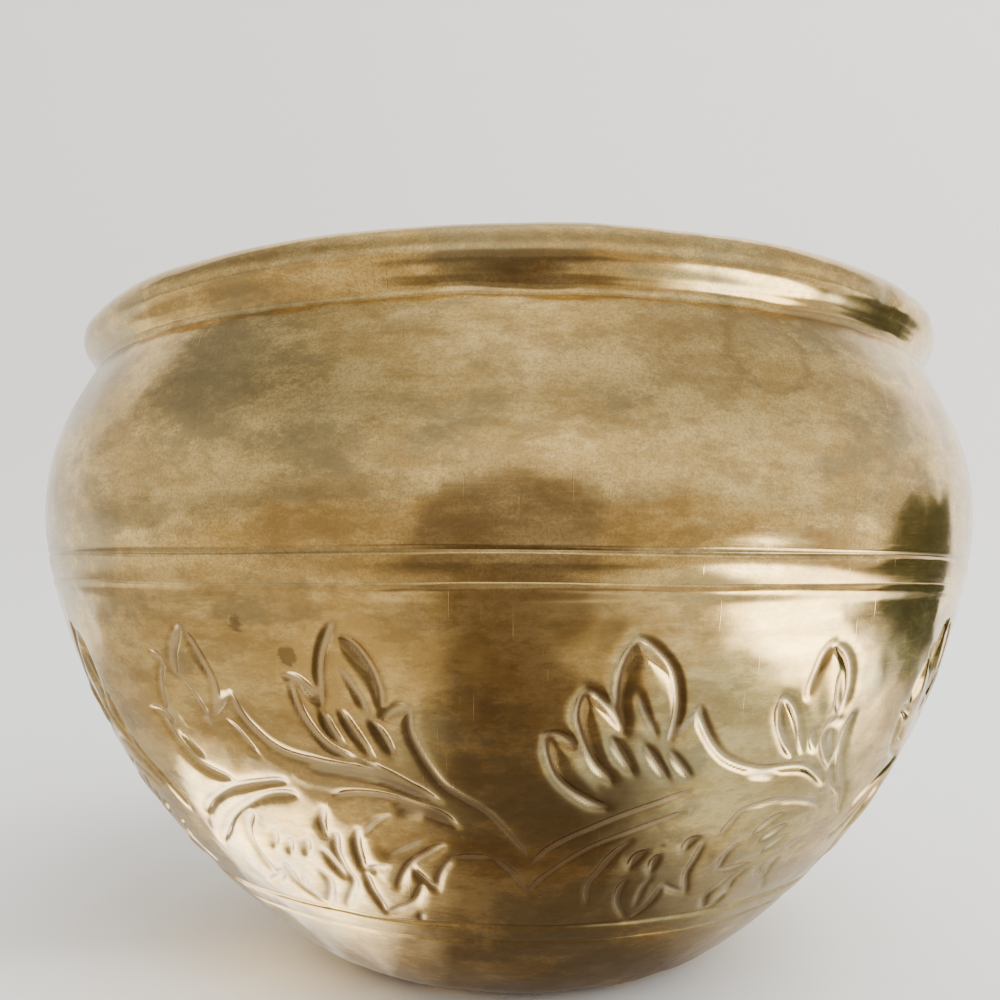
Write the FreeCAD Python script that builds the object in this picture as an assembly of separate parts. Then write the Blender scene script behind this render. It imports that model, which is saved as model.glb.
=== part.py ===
"""Round-bellied planter pot of sheet brass, 280 mm across and 188 mm high.

The body is two raised sheets. A lower bowl with a flat base ends in a lip that
is stepped inwards, and an upper shell with the shoulder and the neck slips over
that lip. A ring of braze fills the lap. The rim is the upper shell's own edge,
rolled outwards and down around an iron wire until it rests on the neck.

Origin: centre of the flat base, on the face the pot stands on. +Z is up.
Units are millimetres and degrees.
"""
import FreeCAD, Part
import math
import os

# ---- sheet ------------------------------------------------------------------
SHEET = 1.0

# ---- chased grooves: radii of the rounded shoulders and of the root ---------
GROOVE_SHOULDER = 1.3
GROOVE_ROOT = 0.35
BELT_GROOVE_TURN = 40.0
FOOT_GROOVE_TURN = 30.0

# ---- lower bowl: outer face, from the centre of the base up to the belt -----
BASE_FLAT_RADIUS = 47.0
CORNER = (37.0, 35.2)            # radius, turn
FOOT_CURVE = (141.5, 11.9)       # between the corner and the foot band
SIDE_CURVE = (166.0, 30.7)       # between the foot band and the belt
FOOT_BAND = 5.3                  # plain width between the band's two grooves

# ---- belt: the lap joint of the two sheets ----------------------------------
LAP_CLEARANCE = 0.25             # space for the braze
STEP_TURN = 75.0                 # steepness of the inward step of the lip
STEP_OUTER_RADIUS = 1.2
EDGE_GAP = 1.7                   # from the start of the step to the shell's raw edge
LAP_LENGTH = 4.6                 # shell's raw edge to the groove above it
LIP_BACKOFF = 0.9                # the lip ends this far below the groove

# ---- upper shell: outer face, from the belt to the neck ---------------------
BELLY_CURVE = (63.0, 35.5)
SHOULDER_CURVE = (205.0, 5.0)

# ---- rolled rim: radii of the face that shows -------------------------------
NECK_INSIDE_ROLL = 12.5          # straight wall hidden behind the roll
ROLL_LIP_RADIUS = 3.0            # tight turn at the mouth
ROLL_TOP_RADIUS = 8.8
ROLL_UNDER_RADIUS = 7.2
ROLL_UNDER_TURN = 64.0           # short of the neck by a hair's breadth

# ---- rim wire ---------------------------------------------------------------
WIRE_RADIUS = 3.0
WIRE_CLEARANCE = 0.2


class SheetPath:
    """The outer face of a bent sheet in section, followed move by move.

    A point is (radius, height). The other face of the sheet is to the left of
    the way the path goes. A turn to the left is positive.
    """

    def __init__(self, start, heading):
        self.point = start
        self.heading = heading
        self.spans = []

    def beside(self, offset):
        """The point at a distance to the left of where the path is now."""
        angle = math.radians(self.heading)
        radius = self.point[0] - offset * math.sin(angle)
        height = self.point[1] + offset * math.cos(angle)
        return (radius, height)

    def straight(self, length):
        start = self.point
        angle = math.radians(self.heading)
        radius = start[0] + length * math.cos(angle)
        height = start[1] + length * math.sin(angle)
        self.point = (radius, height)
        self.spans.append(("line", start, self.point, self.heading))

    def arc(self, radius, turn):
        side = math.copysign(1.0, turn)
        centre = self.beside(side * radius)
        from_angle = self.heading - 90.0 * side
        to_angle = from_angle + turn
        self.spans.append(("arc", centre, radius, from_angle, to_angle, side))
        self.heading += turn
        self.point = on_circle(centre, radius, to_angle)

    def groove(self, turn):
        """A round-shouldered groove pressed into the outer face."""
        self.arc(GROOVE_SHOULDER, turn)
        self.arc(GROOVE_ROOT, -2.0 * turn)
        self.arc(GROOVE_SHOULDER, turn)


def on_circle(centre, radius, angle):
    turn = math.radians(angle)
    return (centre[0] + radius * math.cos(turn), centre[1] + radius * math.sin(turn))


def vector(point):
    return FreeCAD.Vector(point[0], 0.0, point[1])


def span_edge(span, offset):
    """One span of a path, moved to the left by the offset, and its two ends."""
    if span[0] == "line":
        _, start, end, heading = span
        angle = math.radians(heading)
        shift = (-offset * math.sin(angle), offset * math.cos(angle))
        ends = [vector((p[0] + shift[0], p[1] + shift[1])) for p in (start, end)]
        return Part.LineSegment(ends[0], ends[1]).toShape(), ends[0], ends[1]
    _, centre, radius, from_angle, to_angle, side = span
    shifted = radius - side * offset
    middle_angle = 0.5 * (from_angle + to_angle)
    start, middle, end = (
        vector(on_circle(centre, shifted, angle))
        for angle in (from_angle, middle_angle, to_angle)
    )
    return Part.Arc(start, middle, end).toShape(), start, end


def revolve_between(spans, near, far):
    """The solid of revolution between two offsets of the same path."""
    near_side = [span_edge(span, near) for span in spans]
    far_side = [span_edge(span, far) for span in spans]
    start_cap = Part.LineSegment(far_side[0][1], near_side[0][1]).toShape()
    end_cap = Part.LineSegment(near_side[-1][2], far_side[-1][2]).toShape()
    edges = [start_cap] + [item[0] for item in near_side]
    edges += [end_cap] + [item[0] for item in reversed(far_side)]
    face = Part.Face(Part.Wire(edges))
    solid = face.revolve(FreeCAD.Vector(0, 0, 0), FreeCAD.Vector(0, 0, 1), 360.0)
    return solid


def bowl_wall():
    """Path of the lower bowl's outer face from the base centre to the belt."""
    path = SheetPath((0.0, 0.0), 0.0)
    path.straight(BASE_FLAT_RADIUS)
    path.arc(*CORNER)
    path.arc(*FOOT_CURVE)
    path.groove(FOOT_GROOVE_TURN)
    path.straight(FOOT_BAND)
    path.groove(FOOT_GROOVE_TURN)
    path.arc(*SIDE_CURVE)
    return path


def lower_bowl():
    """Flat base, foot band, swelling sides, and the lip stepped inwards."""
    path = bowl_wall()
    step_depth = SHEET + LAP_CLEARANCE
    step_radii = step_depth / (1.0 - math.cos(math.radians(STEP_TURN)))
    step_length = step_radii * math.sin(math.radians(STEP_TURN))
    path.arc(STEP_OUTER_RADIUS, STEP_TURN)
    path.arc(step_radii - STEP_OUTER_RADIUS, -STEP_TURN)
    path.straight(EDGE_GAP + LAP_LENGTH - LIP_BACKOFF - step_length)
    return revolve_between(path.spans, 0.0, SHEET)


def shell_start():
    """Path that starts at the upper shell's raw edge, just above the step."""
    wall = bowl_wall()
    wall.straight(EDGE_GAP)
    return SheetPath(wall.point, wall.heading)


def shell_path():
    """Path of the upper shell's outer face, on through the inside of the roll."""
    path = shell_start()
    path.straight(LAP_LENGTH)
    path.groove(BELT_GROOVE_TURN)
    path.arc(*BELLY_CURVE)
    path.arc(*SHOULDER_CURVE)
    path.straight(NECK_INSIDE_ROLL)
    path.arc(ROLL_LIP_RADIUS - SHEET, -path.heading)
    path.arc(ROLL_TOP_RADIUS - SHEET, -90.0)
    path.arc(ROLL_UNDER_RADIUS - SHEET, -ROLL_UNDER_TURN)
    return path


def upper_shell():
    """Lap, groove, belly, shoulder and neck, with the edge rolled into the rim."""
    return revolve_between(shell_path().spans, 0.0, SHEET)


def seam_braze():
    """Ring of braze that fills the lap between the shell and the bowl's lip."""
    path = shell_start()
    path.straight(LAP_LENGTH - LIP_BACKOFF)
    return revolve_between(path.spans, SHEET, SHEET + LAP_CLEARANCE)


def rim_wire():
    """Iron ring held against the outermost part of the roll."""
    roll_under = shell_path().spans[-1]
    centre, inside_radius = roll_under[1], roll_under[2]
    ring_radius = centre[0] + inside_radius - WIRE_CLEARANCE - WIRE_RADIUS
    return Part.makeTorus(ring_radius, WIRE_RADIUS, FreeCAD.Vector(0, 0, centre[1]))


PIECES = {
    "lower_bowl": lower_bowl,
    "upper_shell": upper_shell,
    "seam_braze": seam_braze,
    "rim_wire": rim_wire,
}

os.makedirs("parts", exist_ok=True)
for name, make in PIECES.items():
    shape = make()
    shape.exportStep(os.path.join("parts", name + ".step"))
    box = shape.optimalBoundingBox()
    print(f"{name}: valid {shape.isValid()}, {shape.ShapeType}, {shape.Volume / 1000.0:.1f} cm3,",
          f"radius {box.XMax:.2f}, height {box.ZMin:.2f} to {box.ZMax:.2f}")
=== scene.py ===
"""Looks for the brass planter pot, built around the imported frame.

The lower bowl and the upper shell are each replaced by a detailed mesh that
follows the same bent-sheet section as the CAD. The bowl carries the chased leaf
frieze as real relief. The braze ring and the rim wire keep their CAD meshes.

Sections are in millimetres and degrees and become metres in the meshes.
Azimuth 0 faces the camera (-Y) and grows towards +X.
"""
import math

import bpy
import numpy as np
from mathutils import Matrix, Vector


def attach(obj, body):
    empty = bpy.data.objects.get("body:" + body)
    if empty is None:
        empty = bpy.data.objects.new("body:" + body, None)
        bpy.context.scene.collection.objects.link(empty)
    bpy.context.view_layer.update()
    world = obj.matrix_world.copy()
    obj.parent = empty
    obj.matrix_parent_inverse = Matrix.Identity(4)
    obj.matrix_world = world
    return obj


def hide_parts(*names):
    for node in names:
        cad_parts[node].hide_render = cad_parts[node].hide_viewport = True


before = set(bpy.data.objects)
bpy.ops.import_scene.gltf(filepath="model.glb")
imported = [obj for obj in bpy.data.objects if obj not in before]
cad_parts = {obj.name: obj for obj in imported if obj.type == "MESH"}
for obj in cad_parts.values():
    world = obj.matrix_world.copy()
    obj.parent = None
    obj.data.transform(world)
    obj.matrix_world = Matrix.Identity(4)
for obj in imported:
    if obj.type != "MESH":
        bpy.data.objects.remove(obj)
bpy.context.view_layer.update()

MM = 0.001
SHEET = 1.0
SHOULDER_RADIUS = 1.3        # the rounded edges of a chased groove
ROOT_RADIUS = 0.35

# ---- bent-sheet sections: each move is (length, turn), turns to the left 


def straight(length):
    return [(length, 0.0)]


def arc(radius, turn):
    return [(radius * math.radians(abs(turn)), turn)]


def groove(turn):
    """A groove pressed in between two rounded shoulders."""
    shoulder = arc(SHOULDER_RADIUS, turn)
    return shoulder + arc(ROOT_RADIUS, -2.0 * turn) + shoulder


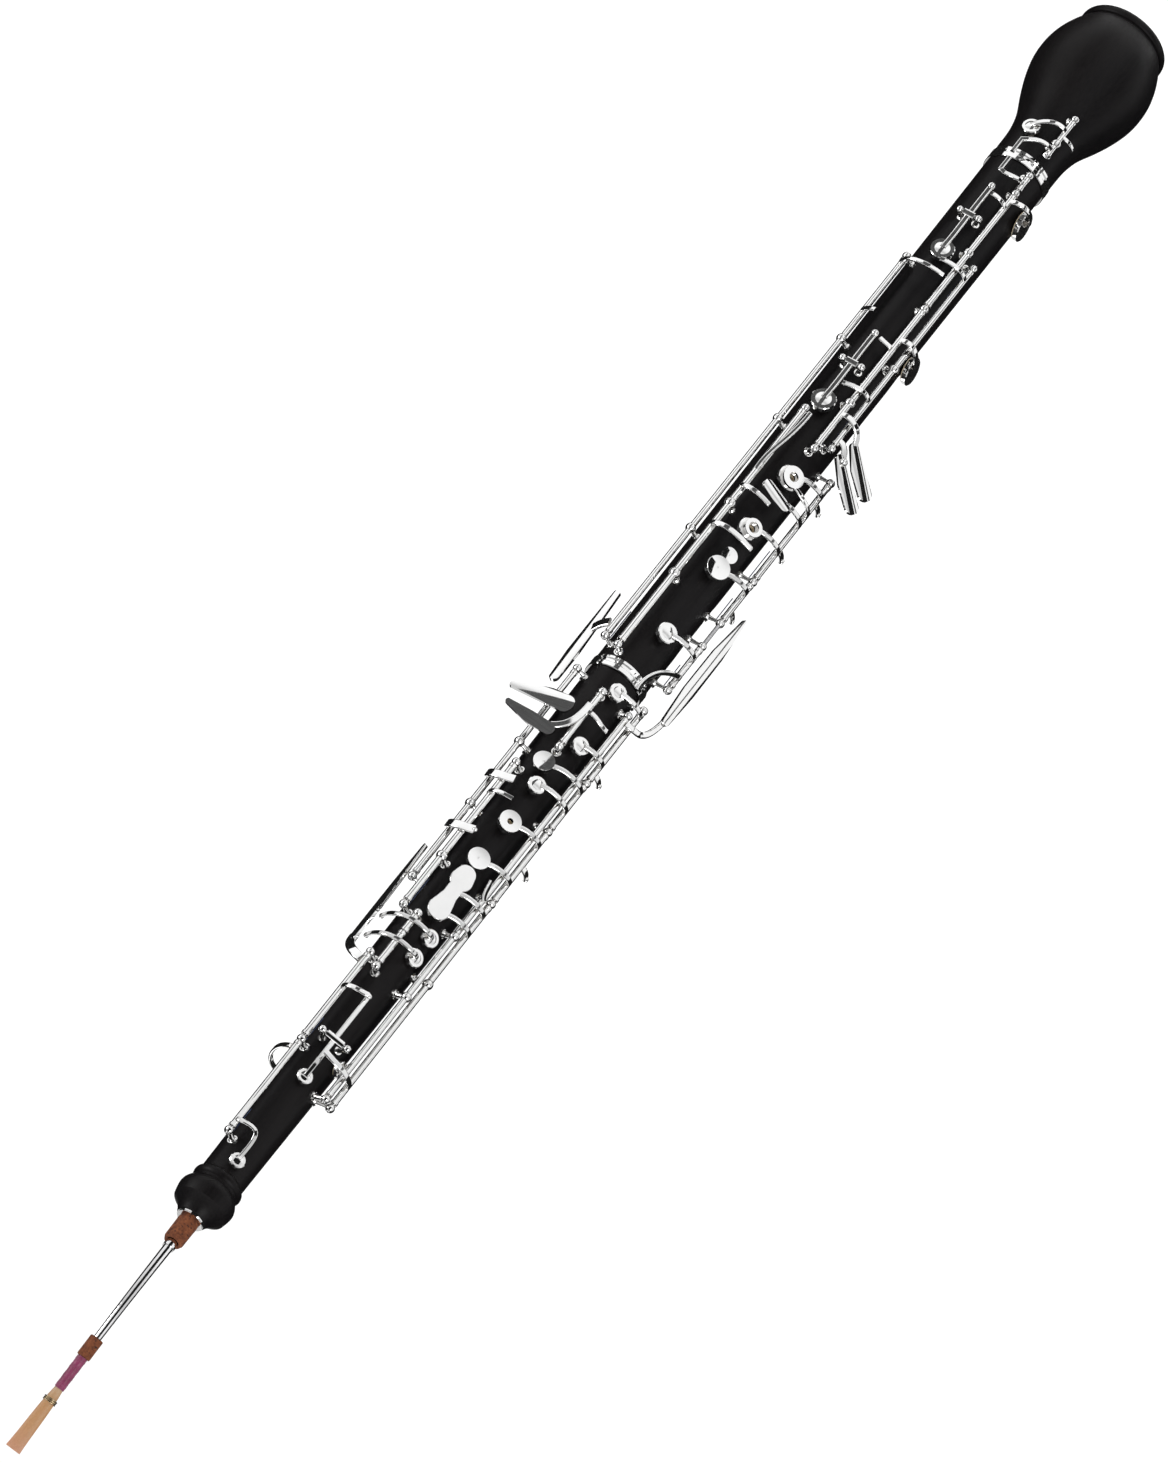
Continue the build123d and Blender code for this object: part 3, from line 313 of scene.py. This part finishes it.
def flag_material(name, grey):
    """Matt cloth of the cards round the object."""
    m = Nodes(name)
    cloth = m.noise(80, (1, 1, 1), 3)
    m.colour(m.ramp(cloth, (0.3, (grey * 0.8,) * 3), (0.7, (grey * 1.2,) * 3)))
    m.rough(m.spread(cloth, 0.85, 0.95))
    m.fixed(Specular_IOR_Level=0.0)
    return m.material


# ---- studio ----
FLOOR_Z = -0.4
FLOOR_REACH = 30.0
SKY_STRENGTH = 0.95
# How light the sky is at two heights, where 0 is the horizon and 1 is overhead.
SKY = ((0.15, 1.0), (0.75, 0.38))
# Each light's name, place, target, width, height and power.
LIGHTS = (
    ("wash", (0.0, 1.7, 2.8), (0.0, 1.8, FLOOR_Z), 3.4, 3.8, 66),
    ("key", (-1.2, -1.8, 2.0), (0.0, 0.0, 0.5), 1.0, 1.0, 24),
    ("side", (1.8, -0.5, 1.0), (0.0, 0.0, 0.3), 0.5, 1.0, 12),
)
FLAG_AWAY = 0.17
FLAG_STEPS = 8
BLACK, GREY = 0.013, 0.10
# Each card's two angles from the front, its lower and upper edge, and how light it is.
FLAGS = (
    (21, 40, -0.3, 0.66, GREY),
    (-46, -30, -0.3, 0.30, BLACK),
    (-58, -50, -0.3, 0.66, GREY),
    (87, 165, -0.3, 1.1, BLACK),
    (-165, -85, -0.3, 1.1, BLACK),
    (-28, 28, 0.69, 1.1, BLACK),
)


def area_light(name, place, target, wide, tall, power):
    data = bpy.data.lights.new(name, "AREA")
    data.shape = "RECTANGLE"
    data.size, data.size_y = wide, tall
    data.energy = power
    light = bpy.data.objects.new(name, data)
    light.location = place
    light.rotation_mode = "QUATERNION"
    light.rotation_quaternion = (Vector(target) - Vector(place)).to_track_quat("-Z", "Y")
    light.visible_camera = False
    bpy.context.scene.collection.objects.link(light)


def flag(name, start, end, low, high, material):
    """Curved card beside the object that only reflections see."""
    bm = bmesh.new()
    row = []
    for i in range(FLAG_STEPS + 1):
        turn = math.radians(start + (end - start) * i / FLAG_STEPS)
        x, y = FLAG_AWAY * math.sin(turn), -FLAG_AWAY * math.cos(turn)
        row.append((bm.verts.new((x, y, low)), bm.verts.new((x, y, high))))
    for (a, b), (c, d) in zip(row, row[1:]):
        bm.faces.new((a, c, d, b))
    mesh = bpy.data.meshes.new(name)
    bm.to_mesh(mesh)
    bm.free()
    mesh.materials.append(material)
    piece = bpy.data.objects.new(name, mesh)
    piece.visible_camera = False
    piece.visible_diffuse = False
    piece.visible_shadow = False
    bpy.context.scene.collection.objects.link(piece)


def floor():
    mesh = bpy.data.meshes.new("floor")
    low, high = -FLOOR_REACH, FLOOR_REACH
    corners = [(x, y, FLOOR_Z) for x, y in ((low, low), (high, low), (high, high), (low, high))]
    mesh.from_pydata(corners, [], [(0, 1, 2, 3)])
    mesh.materials.append(floor_material())
    piece = bpy.data.objects.new("floor", mesh)
    bpy.context.scene.collection.objects.link(piece)


def sky():
    """Pale all round, and greyer overhead."""
    world = bpy.data.worlds.new("studio")
    bpy.context.scene.world = world
    world.use_nodes = True
    tree = world.node_tree
    back = tree.nodes["Background"]
    back.inputs["Strength"].default_value = SKY_STRENGTH
    coords = tree.nodes.new("ShaderNodeTexCoord")
    parts = tree.nodes.new("ShaderNodeSeparateXYZ")
    fade = tree.nodes.new("ShaderNodeValToRGB")
    for element, (height, grey) in zip(fade.color_ramp.elements, SKY):
        element.position = height
        element.color = (grey, grey, grey, 1)
    tree.links.new(coords.outputs["Generated"], parts.inputs[0])
    tree.links.new(parts.outputs["Z"], fade.inputs["Fac"])
    tree.links.new(fade.outputs["Color"], back.inputs["Color"])


def studio():
    cloths = {BLACK: flag_material("black_cloth", BLACK), GREY: flag_material("grey_cloth", GREY)}
    for i, (start, end, low, high, shade) in enumerate(FLAGS):
        flag(f"flag_{i + 1}", start, end, low, high, cloths[shade])
    floor()
    sky()
    for light in LIGHTS:
        area_light(*light)


# ---- thread on the reed ----
STRAND_R = 0.00017
STRAND_STEP = 0.00031   # along the reed for each turn
STRAND_SIDES = 7
POINTS_PER_TURN = 22
SUNK = 0.4 * STRAND_R   # pressed into the plain thread below
STRAY = 0.00001         # how far a point strays along the reed
# Height of each slow wave in the winding, its angle from end to end, and where it starts.
SWELLS = ((0.00006, 23, 0), (0.00004, 71, 1))
SLICE = 0.0012          # part of the thread that a radius is measured on


def along_reed():
    """The reed's axis and a point on it, then the thread's two ends and its radius at each."""
    axis = next(Vector(j["axis"]) for j in frame["joints"] if j["name"] == "reed_pull").normalized()
    part = nodes["reed_thread"]
    points = [part.matrix_world @ v.co for v in part.data.vertices]
    heights = [p.dot(axis) for p in points]
    low, high = min(heights), max(heights)
    middle = sum(points, Vector()) / len(points)
    middle -= axis * middle.dot(axis)

    def wide(level):
        near = [p for p, h in zip(points, heights) if abs(h - level) < SLICE]
        return max((p - middle - axis * p.dot(axis)).length for p in near)

    return axis, middle, low, high, wide(low), wide(high)


def strand_path(side, other):
    """Points of the strand's middle line, laid round and round, each with the spoke out to it."""
    axis, middle, low, high, wide_low, wide_high = along_reed()
    random = Random(5)
    length = high - low - 2 * STRAND_R
    count = length / STRAND_STEP * POINTS_PER_TURN
    path = []
    for i in range(int(count) + 1):
        share = i / count
        turn = 2 * math.pi * i / POINTS_PER_TURN
        swell = sum(height * math.sin(share * waves + start) for height, waves, start in SWELLS)
        out = wide_low + share * (wide_high - wide_low) - SUNK + swell
        rise = low + STRAND_R + share * length + random.uniform(-1, 1) * STRAY
        spoke = side * math.cos(turn) + other * math.sin(turn)
        path.append((middle + spoke * out + axis * rise, spoke))
    return path


def winding(material):
    """One strand wound from the cork to the bare cane, over the plain thread."""
    axis = along_reed()[0]
    side = axis.orthogonal().normalized()
    bm = bmesh.new()
    rings = []
    for point, spoke in strand_path(side, axis.cross(side)):
        ring = []
        for k in range(STRAND_SIDES):
            angle = 2 * math.pi * k / STRAND_SIDES
            offset = spoke * math.cos(angle) + axis * math.sin(angle)
            ring.append(bm.verts.new(point + offset * STRAND_R))
        rings.append(ring)
    for a, b in zip(rings, rings[1:]):
        for k in range(STRAND_SIDES):
            after = (k + 1) % STRAND_SIDES
            bm.faces.new((a[k], b[k], b[after], a[after]))
    bm.faces.new(rings[0][::-1])
    bm.faces.new(rings[-1])
    bmesh.ops.recalc_face_normals(bm, faces=bm.faces)
    mesh = bpy.data.meshes.new("reed_winding")
    bm.to_mesh(mesh)
    bm.free()
    mesh.polygons.foreach_set("use_smooth", [True] * len(mesh.polygons))
    mesh.materials.append(material)
    piece = bpy.data.objects.new("reed_winding", mesh)
    bpy.context.scene.collection.objects.link(piece)
    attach(piece, "reed")


# ---- dressing ----
def dress():
    """The material of each slot, given to every node of that slot."""
    slots = {entry["node"]: entry["material_slot"] for entry in frame["record"]["subparts"]}
    low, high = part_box("reed_blades")
    made = {
        "blackwood": blackwood(),
        "silver_plate": silver(),
        "steel": steel(),
        "blued_steel": blued_steel(),
        "key_pad": pad_skin(),
        "cork": cork("cork", (0.095, 0.026, 0.010), (0.25, 0.080, 0.031)),
        "bocal_silver": silver("bocal_silver", (0.92, 0.92, 0.93), 0.02, 0.05),
        "thread": thread(),
        "cane": cane(low.z, high.z),
        "brass_wire": brass(),
    }
    for name, node in nodes.items():
        node.data.materials.clear()
        node.data.materials.append(made[slots[name]])
    return made


make_camera()
materials = dress()
winding(materials["thread"])
studio()
bpy.context.scene.view_settings.view_transform = "Standard"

========

> _Short task_: Retype precisely, and only, the span of lines that opens at the line containing "FreeCAD.Vector(0, 0, centre[1]))" and closes at the line containing "if empty is", both inclusive.

> _Expected output_:
    return Part.makeTorus(ring_radius, WIRE_RADIUS, FreeCAD.Vector(0, 0, centre[1]))


PIECES = {
    "lower_bowl": lower_bowl,
    "upper_shell": upper_shell,
    "seam_braze": seam_braze,
    "rim_wire": rim_wire,
}

os.makedirs("parts", exist_ok=True)
for name, make in PIECES.items():
    shape = make()
    shape.exportStep(os.path.join("parts", name + ".step"))
    box = shape.optimalBoundingBox()
    print(f"{name}: valid {shape.isValid()}, {shape.ShapeType}, {shape.Volume / 1000.0:.1f} cm3,",
          f"radius {box.XMax:.2f}, height {box.ZMin:.2f} to {box.ZMax:.2f}")
=== scene.py ===
"""Looks for the brass planter pot, built around the imported frame.

The lower bowl and the upper shell are each replaced by a detailed mesh that
follows the same bent-sheet section as the CAD. The bowl carries the chased leaf
frieze as real relief. The braze ring and the rim wire keep their CAD meshes.

Sections are in millimetres and degrees and become metres in the meshes.
Azimuth 0 faces the camera (-Y) and grows towards +X.
"""
import math

import bpy
import numpy as np
from mathutils import Matrix, Vector


def attach(obj, body):
    empty = bpy.data.objects.get("body:" + body)
    if empty is None:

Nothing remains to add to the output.